This book is a state-wide study of Tennessee's agricultural population between 1850 and 1880. Relying upon massive samples of census data as well as plantation accounts, the author provides the first systematic comparison of the socioeconomic bases of plantation and non-plantation areas both before and immediately after the Civil War. Although the study applauds scholars' growing appreciation of southern diversity during the nineteenth century, it argues that recent scholarship both oversimplifies distinctions between Black Belt and Upcountry and exaggerates the socioeconomic heterogeneity of the South as a whole. It also challenges several largely unsubstantiated assumptions concerning the postbellum reorganisation of southern agriculture, particularly those regarding the immiseration of southern whites and the immobilization and economic repression of southern freedmen.

Awards

Winner of the Theodore Saloutos Prize for Agricultural History

Reviews

"In this excellent study, R. T. McKenzie offers a fresh view of the American South immediately before and after the Civil War....his work should engender considerable discussion." Journal of Appalachian Studies

"In this impressive study of Tennessee's economic structure during the Civil War era, Robert McKenzie challenges recent scholarship on the internal diversity of the South." Historian, Allentown

"[An]...enormous contribution this book makes to our better understanding of the complexities of different regions within the South. ...McKenzie in this path-breaking study has opened new lines of inquiry which must be addressed, one way or another, by all future scholars working in the field. Southern regional or Tennessee sectional heterogeneity can no longer remain an unexamined part of the prevailing historiographical orthodoxy." Georgia Historical Quarterly

"...an erudite, deeply researched, and methodologically sophisticated study....For Appalachian and Southern historians, McKenzie's forthright but scrupulous conclusions demand the closest attention.
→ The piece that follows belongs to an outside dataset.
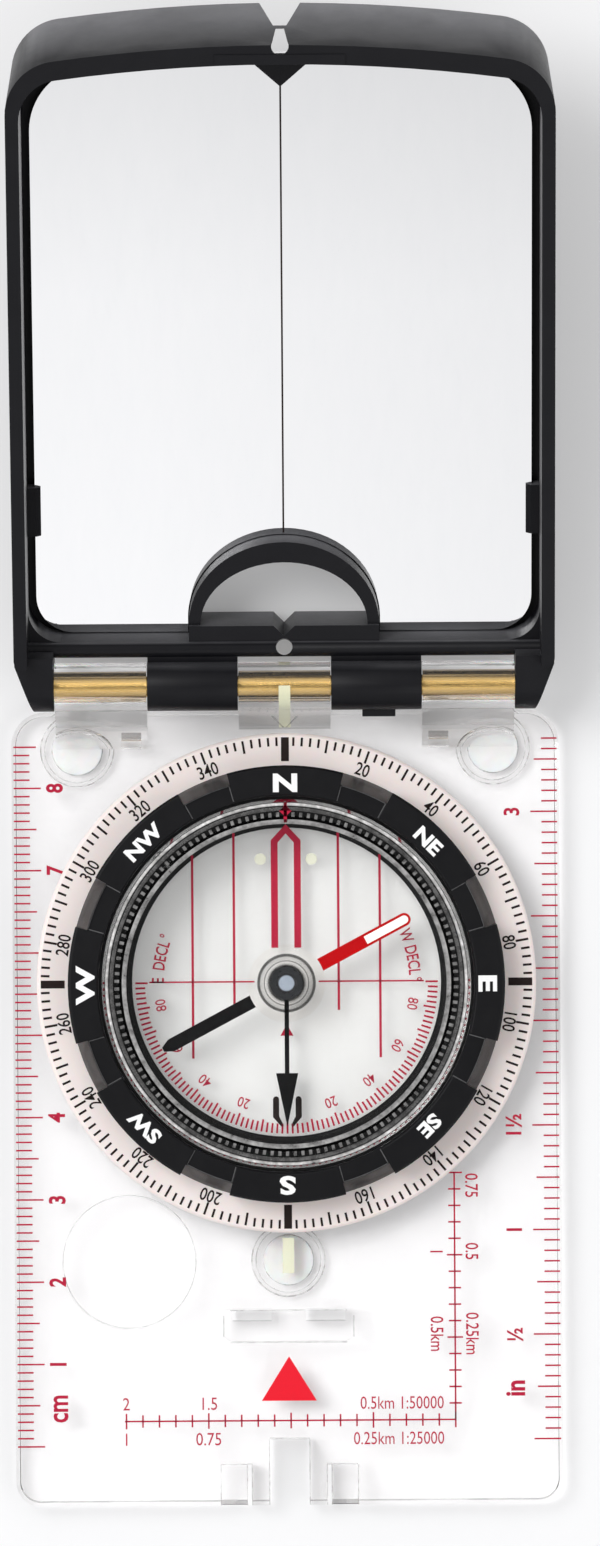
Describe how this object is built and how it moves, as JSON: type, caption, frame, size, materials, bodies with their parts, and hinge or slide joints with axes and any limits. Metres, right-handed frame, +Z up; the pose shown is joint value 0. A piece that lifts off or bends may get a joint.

In short, this is a major work of historical scholarship, made more so by the literate and accessible manner in which the analysis is presented." Martin Crawford, Appalachian Journal

"...an excellent example of quantitative history's virtues....produces a wealth of statistical information for historical analysis...." Fred Arthur Bailey, The North Carolina Historical Review

"...it is impossible to read this book and not appreciate the quality of the scholarship and the careful hand that crafted it. One South or Many? makes excellent use of historical data sources, including information recorded on the original census schedules, testimony before the U.S. Congress, and diaries of farmers and Civil War veterans....McKenzie draws a number of surprising inferences from his evidence.....These are challenging conclusions that no doubt will generate further research." Stewart E. Tolnay, Contemporary Sociology

"The ultimate objective is a better understanding of the complex interplay of socioeconomic reality and popular perception of that reality in the nineteenth-century South, and this book marks an important step in the right direction." Randolph B. Campbell, American Historical Review

"Especially noteworthy are McKenzie's clear text, tables, and graphs, which make his results easily accessible to nonquantitative readers as well as provide comparative data for specialists....McKenzie's impressive... study provides a model research design and reminds us that plantation and nonplantation regions share important structural similarities as well as differences."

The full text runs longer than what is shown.